Defining Dulcie
- Author: Paul Acampora
- Language: English
- Genre: Children's novel
- Publisher: Dial Books
- Publication date: 2006
- Publication place: United States
- Media type: Print (hardback & paperback)
- Pages: 168 pp
- ISBN: 0-8037-3046-2
- OCLC: 67122156
- LC Class: PZ7.A17298 De 2006

= Defining Dulcie =

2006 novel by Paul Acampora

Defining Dulcie is a young adult novel. It is the first novel by author Paul Acampora.

==Plot introduction==
The story follows 16-year-old Dulcie Morrigan Jones through journeys and trials. Her mother moves them both from Connecticut to California after Dulcie's father dies an accidental death. However Dulcie is unimpressed by this level of life change and seeks to solve this problem by stealing her father's old pick-up truck, setting out across America heading for her former home.

==Reviews==
"...an inextricable mix of sadness and humor, sorrow and hope, are the hallmark of this memorable first novel..."
School Library Journal (starred review)

"Acampora's work strikes a perfect balance between the serious and the comical." VOYA (5Q 5P)

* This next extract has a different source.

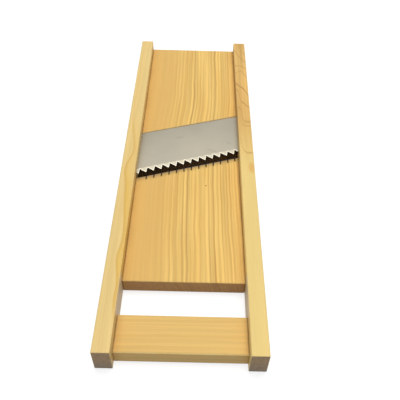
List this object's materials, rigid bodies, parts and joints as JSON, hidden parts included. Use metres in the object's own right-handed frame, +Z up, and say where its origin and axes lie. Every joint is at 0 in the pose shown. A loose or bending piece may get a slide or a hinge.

"A carefully crafted, impressive debut." Publishers Weekly

"Dulcie's deadpan wit, the quirky road-trip premise, and a cast of appealing adult and teen characters combine in this unusually strong first novel…" Booklist

"...a delightful book... as deep or as easy as the reader desires" KLIATT

"Acampora is one to watch." Kirkus Reviews

"a delightful story about a girl who eats too much" - Jordyn Celkos

"Offbeat and at times wonderfully funny," praises the School Library Journal in one of many positive reviews earned by the novel, which will be a Scholastic Book Club selection this year.